Set task :: Write out the listing below again, precisely as it is given.

Data lines ::
↓↓↓

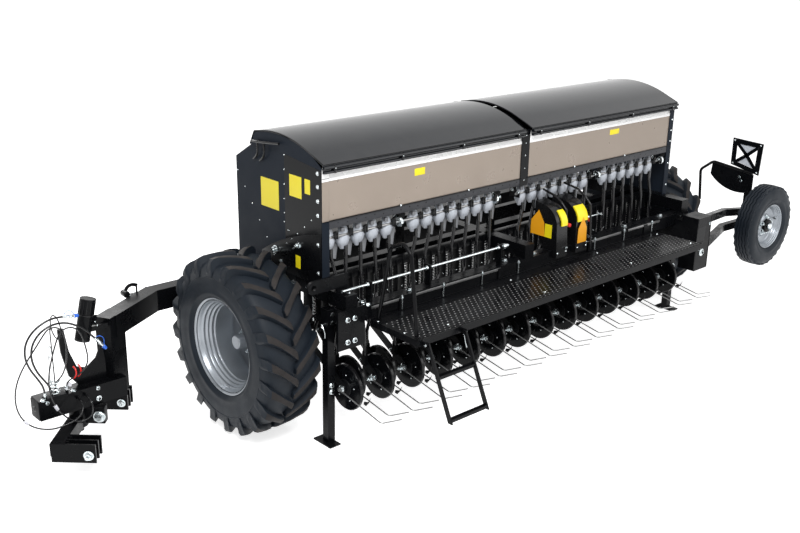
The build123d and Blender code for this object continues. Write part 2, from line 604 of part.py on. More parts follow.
def guard(x, rail):
    """Closed drive cover with a rounded rear shoulder, sitting over the rear beam, and its side rail."""
    cover = curved_plate(
        [GUARD_SKIRT, GUARD_SHOULDER, (GUARD_FRONT_Y, GUARD_TOP_Z), (GUARD_FRONT_Y, REAR_BEAM_TOP + 160),
         (REAR_BEAM_Y + BEAM / 2, REAR_BEAM_TOP), (GUARD_SKIRT_Y, REAR_BEAM_TOP), (GUARD_SKIRT_Y, GUARD_SKIRT[1])],
        x[0], x[1] - x[0])
    hoop = round_tube([(x[1] + RAIL_TUBE_R - 2, y, z) for y, z in rail], [20.0, 60.0, 60.0], RAIL_TUBE_R)
    straps = [block((x[1] - 2, x[1] + RAIL_TUBE_R), span(rail[1][0] + 14, 50.0), (z, z + 24)) for z in (1020.0, 1240.0)]
    return cover + hoop + straps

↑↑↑

Full answer ::
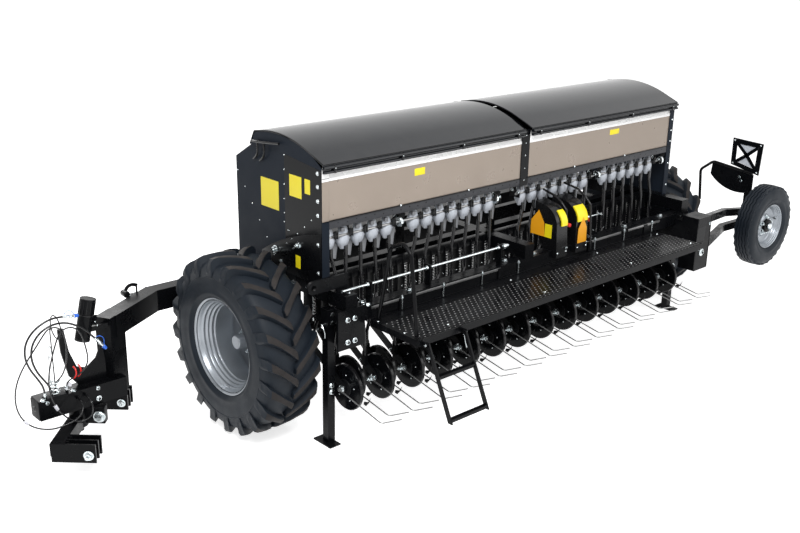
The build123d and Blender code for this object continues. Write part 2, from line 604 of part.py on. More parts follow.
def guard(x, rail):
    """Closed drive cover with a rounded rear shoulder, sitting over the rear beam, and its side rail."""
    cover = curved_plate(
        [GUARD_SKIRT, GUARD_SHOULDER, (GUARD_FRONT_Y, GUARD_TOP_Z), (GUARD_FRONT_Y, REAR_BEAM_TOP + 160),
         (REAR_BEAM_Y + BEAM / 2, REAR_BEAM_TOP), (GUARD_SKIRT_Y, REAR_BEAM_TOP), (GUARD_SKIRT_Y, GUARD_SKIRT[1])],
        x[0], x[1] - x[0])
    hoop = round_tube([(x[1] + RAIL_TUBE_R - 2, y, z) for y, z in rail], [20.0, 60.0, 60.0], RAIL_TUBE_R)
    straps = [block((x[1] - 2, x[1] + RAIL_TUBE_R), span(rail[1][0] + 14, 50.0), (z, z + 24)) for z in (1020.0, 1240.0)]
    return cover + hoop + straps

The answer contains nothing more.